ところが、2011年8月以降、教育科学技術部が立て続けに発表した施策は、既存のシステムに直接基づくことなく、政府が半ば即時的に「質の低い」大学を判定し、ペナルティを科すものであった。その評価基準の設定や実際の評価などを行うのは、2011年7月1日に教育科学技術部長官の諮問機関として設置された大学構造改革委員会である。大学教育関係者のほか、弁護士や会計士、経済界の関係者など20名から構成されている同委員会は、私立大学の統廃合や閉鎖、国立大学の定員削減など、大学の構造改革に関する計画案の検討や審議、実際の審査等を行う。教育科学技術部の各種施策は、毎年公表される業務計画書(前年の12月に公表)に沿って実施されることが通例であるが、2011年度業務計画書において大学構造改革委員会の設置やその関連施策に関する言及は見当たらない。大学質保証関係の施策については、第三者機関の評価の実施のほか、経営不振大学の自律的な改革の支援などが示されているだけである。このことからも、8月以降の動きが唐突であったことがうかがえる。政府による財政支援の参考資料となる第三者機関の評価がまだ第一周期を終えておらず(2014年の予定)、評価結果を活用することができないということもあるが、「半額授業料」騒動で問題のある大学に対する批判の気運が高まるやいなや、これを機に構造改革を一気に進展させようという狙いがあるように思われる。
急務である定員削減
政府が「質の低い」大学の退場を急ぐのは、目前に迫っている18歳人口の急激な減少への対処として、入学定員の削減が喫緊の課題であるためである。教育科学技術部によると、2010年度の大学入学定員の総計は約58万人であるが、高校卒業者数は2012年度に約67万人に達した後、急激に減少していく。入学定員58万人が維持されると仮定すると、2018年度に高校卒業者数が大学入学定員を下回り、2024年には定員の約7割に当たる41万にまで減少する見込みである。これに従うなら、2024年までの今後12年間で入学定員を17万人削減しなければならないことになる。もちろんこれは高校卒業者全員が大学進学した場合の数字であり、いくら大学進学率が高いとはいえ、実際の削減数はさらに大きくなければならない。

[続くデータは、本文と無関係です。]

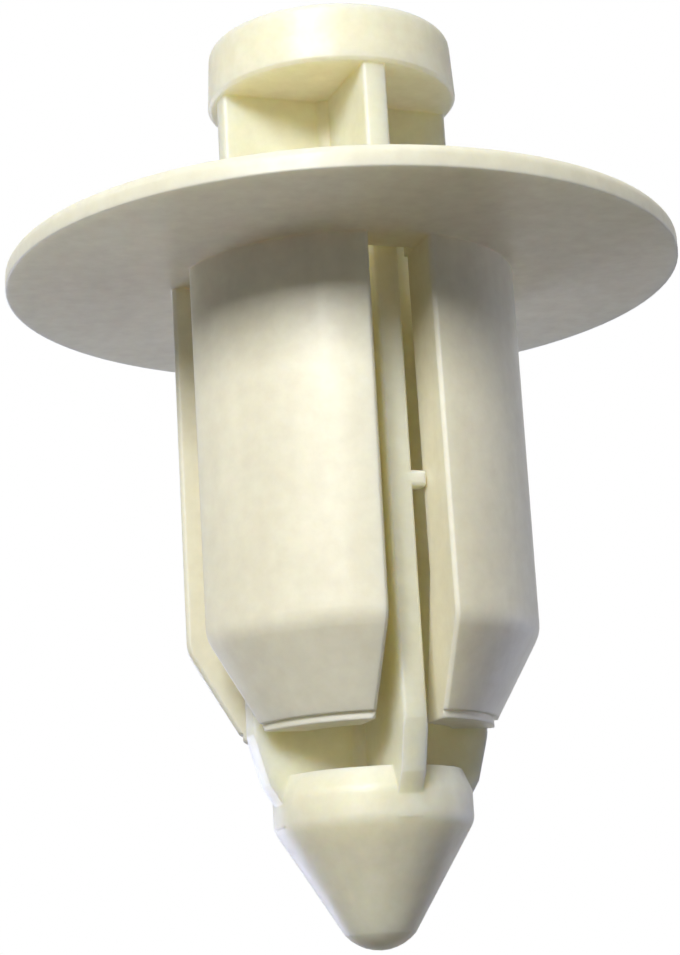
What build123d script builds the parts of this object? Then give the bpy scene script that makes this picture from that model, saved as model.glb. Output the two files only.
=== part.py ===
from build123d import *
import os
from math import cos, hypot, radians, sin

# A push-in fastening plug of natural nylon, in millimetres.
# The origin is the centre of the flange's seat, the plane that lies on the panel.
# +Z runs up the plug's axis to the head that is pressed, and the legs hang below.
# The pin is drawn raised, as the plug is delivered and pushed into its hole.

# Flange
flange_radius = 10.0
rim_thickness = 0.65
hub_thickness = 1.0
hub_radius = 6.2
rim_top_round = 0.3
rim_seat_round = 0.12

# Legs, four quarters of one tube that hangs from the flange
shank_radius = 5.1
shank_length = 10.85
leg_wall = 1.75
taper_height = 2.6
end_wall = 1.2
lip_height = 0.22
shoulder_round = 1.0
inner_taper_height = 4.1
slot_width = 1.8
slot_widening = 0.12
slot_count = 4
leg_corner = 0.1

# Fits between the pin and the body
bore_ledge = 0.25
bore_clearance = 0.25
collar_catch = 0.45
arm_clearance = 0.15
arm_corner = 0.2
rib_gap = 0.54
pip_clearance = 0.06
stop_gap = 0.02

# Travel of the pin from the raised position that is drawn
press_travel = 4.68
lift_travel = 1.15

# Pin, which lies turned in its slack until the pips reach the legs
pin_turn = 2.0
head_overlap = 0.68
head_height = 1.86
head_draft = 0.1
head_top_round = 0.25
head_edge_cut = 0.1
neck_inset = 0.18
core_radius = 0.75
rib_corner = 0.12
inner_corner_round = 0.35
foot_inset = 0.35
foot_drop = 0.25
foot_blend = 0.4
pip_drop = 6.72
pip_height = 0.45
pip_depth = 0.7
pip_round = 0.12
collar_height = 1.45
collar_shoulder_height = 0.6
collar_shoulder_inset = 0.25
collar_round = 0.6
tip_length = 3.45
tip_radius = 1.0
tip_height = 0.45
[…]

もちろん、政府も手をこまねいていたわけではない。統廃合を行う大学に対して補助金を支援するなど、これまで統廃合を積極的に促してきた。上述の「大学構造改革法案」が発表された2004年以降、2010年までに34校の大学が17校へ統合した。これらの統廃合で削減された入学定員は6年間の合計で約7万4000人とされ、一定の成果は上がっているという。統廃合の実際を見ると、一般の大学と専門大学もしくは産業大学(学士課程を設置する主に有職者対象の高等教育機関)が統合し、4年制大学として存続する場合が多い。2004年と2010年の大学数と定員数を比べても、教育大学と産業大学、専門大学の数と定員数は減少した一方で、一般の大学の数は増加し定員数は横ばいである。

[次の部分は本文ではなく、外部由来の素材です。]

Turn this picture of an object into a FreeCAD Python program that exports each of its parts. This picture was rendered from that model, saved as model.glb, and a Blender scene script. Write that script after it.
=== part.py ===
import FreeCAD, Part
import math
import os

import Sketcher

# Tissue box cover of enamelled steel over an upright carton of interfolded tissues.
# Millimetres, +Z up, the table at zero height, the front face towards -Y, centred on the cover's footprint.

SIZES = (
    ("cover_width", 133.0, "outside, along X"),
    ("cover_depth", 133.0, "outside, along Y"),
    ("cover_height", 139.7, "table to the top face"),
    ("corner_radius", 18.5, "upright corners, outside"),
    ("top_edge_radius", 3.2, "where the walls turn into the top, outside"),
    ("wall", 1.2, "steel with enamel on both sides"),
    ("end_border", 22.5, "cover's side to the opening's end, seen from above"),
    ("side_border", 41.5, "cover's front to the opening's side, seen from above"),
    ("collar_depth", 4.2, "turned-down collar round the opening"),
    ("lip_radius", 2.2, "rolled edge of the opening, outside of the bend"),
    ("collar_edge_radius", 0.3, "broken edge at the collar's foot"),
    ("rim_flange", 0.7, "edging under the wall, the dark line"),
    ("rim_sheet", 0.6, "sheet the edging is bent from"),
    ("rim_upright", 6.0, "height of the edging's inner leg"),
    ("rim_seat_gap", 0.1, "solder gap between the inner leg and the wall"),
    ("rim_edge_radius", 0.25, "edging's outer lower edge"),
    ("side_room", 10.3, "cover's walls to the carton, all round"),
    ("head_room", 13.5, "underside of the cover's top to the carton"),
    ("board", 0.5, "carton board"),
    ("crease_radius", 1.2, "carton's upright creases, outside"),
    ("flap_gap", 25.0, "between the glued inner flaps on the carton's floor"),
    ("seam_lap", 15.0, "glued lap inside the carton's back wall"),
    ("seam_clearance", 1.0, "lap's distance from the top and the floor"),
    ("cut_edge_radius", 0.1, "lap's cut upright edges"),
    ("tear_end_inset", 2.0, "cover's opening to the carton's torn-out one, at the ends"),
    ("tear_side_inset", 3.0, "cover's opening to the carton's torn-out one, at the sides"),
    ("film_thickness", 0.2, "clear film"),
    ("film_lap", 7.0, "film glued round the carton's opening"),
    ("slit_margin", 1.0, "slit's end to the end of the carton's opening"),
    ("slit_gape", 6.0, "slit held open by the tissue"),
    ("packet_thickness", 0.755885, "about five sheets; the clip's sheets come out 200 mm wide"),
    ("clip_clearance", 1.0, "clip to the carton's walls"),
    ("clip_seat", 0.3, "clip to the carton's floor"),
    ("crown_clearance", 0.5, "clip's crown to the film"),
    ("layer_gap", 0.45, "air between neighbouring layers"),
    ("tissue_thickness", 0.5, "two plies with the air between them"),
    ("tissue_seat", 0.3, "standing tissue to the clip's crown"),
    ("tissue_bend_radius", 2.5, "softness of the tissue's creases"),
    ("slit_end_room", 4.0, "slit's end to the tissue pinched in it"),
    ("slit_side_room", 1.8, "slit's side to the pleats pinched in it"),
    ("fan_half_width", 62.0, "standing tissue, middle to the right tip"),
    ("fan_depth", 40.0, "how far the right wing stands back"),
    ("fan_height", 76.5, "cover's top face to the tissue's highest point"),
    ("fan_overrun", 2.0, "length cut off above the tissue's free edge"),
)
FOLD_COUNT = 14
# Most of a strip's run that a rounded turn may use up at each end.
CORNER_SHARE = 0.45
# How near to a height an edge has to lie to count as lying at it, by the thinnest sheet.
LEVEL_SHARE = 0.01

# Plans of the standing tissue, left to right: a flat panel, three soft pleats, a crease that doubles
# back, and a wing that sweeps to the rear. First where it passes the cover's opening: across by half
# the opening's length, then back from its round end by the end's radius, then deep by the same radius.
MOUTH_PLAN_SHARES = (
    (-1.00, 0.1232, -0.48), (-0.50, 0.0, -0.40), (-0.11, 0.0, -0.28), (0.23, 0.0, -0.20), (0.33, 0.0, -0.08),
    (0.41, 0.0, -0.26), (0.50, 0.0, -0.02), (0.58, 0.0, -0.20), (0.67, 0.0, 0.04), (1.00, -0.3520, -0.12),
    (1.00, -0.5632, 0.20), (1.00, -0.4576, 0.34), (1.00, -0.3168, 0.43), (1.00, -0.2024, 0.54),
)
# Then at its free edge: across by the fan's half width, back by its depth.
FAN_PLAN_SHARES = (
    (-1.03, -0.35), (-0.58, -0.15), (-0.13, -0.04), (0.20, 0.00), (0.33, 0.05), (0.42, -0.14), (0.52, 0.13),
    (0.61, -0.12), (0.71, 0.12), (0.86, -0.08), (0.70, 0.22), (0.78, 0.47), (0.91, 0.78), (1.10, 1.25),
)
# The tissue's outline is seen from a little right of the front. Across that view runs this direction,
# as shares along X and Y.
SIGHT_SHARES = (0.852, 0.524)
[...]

こうしてみると、専門大学や産業大学、教育大学では着実に定員数が削減されているといえるが、18歳人口の減少のスピードを勘案するなら、政府は今後、一般の大学も含めてさらなるペースで定員を削減しなければならない。そしてその主なターゲットとして政府が定めるのは、経営に問題を抱える私立大学である。2011年11月現在、議員立法として国会に提出されている「私立大学の構造改善の促進及び支援に関する法律」案は、「経営不振大学」の指定や大学統廃合支援などについて定めるものであり、私立大学の統廃合の手続きをより迅速にするための内容になっている。同法案は今国会での成立が危ぶまれているが、政府が私立大学の統廃合を重点的に進めようとしているのは、これまでの経過からも明らかである。18歳人口が減少に転じる中、財政収入の多くを授業料収入に頼っている私立大学を取り巻く状況は、ますます困難になっている。
以上のように、現在韓国で急展開を見せている大学の統廃合をめぐる動向は、大学の質保証に深く関わっているのはもちろんだが、より本質的には肥大化した高等教育市場の適正化を目指した動きである。それまでも政府の重点課題の一つに位置付けられてきた統廃合問題は、「半額授業料」騒動の機に乗じる形で急進的な施策となって展開されたのである。その影響を最も大きく受けるであろう私立大学は、これまで高等教育機会の提供に大きく寄与してきた。70%を超える旺盛な進学熱を支えているのは私学であるといっても過言ではない。しかし構造改革の強風の中で、多彩な高等教育の形成に貢献してきた私学セクターの萎縮と多様性の喪失が懸念される。政府の圧力が強まる中で、韓国の私立大学は今まさに正念場を迎えている。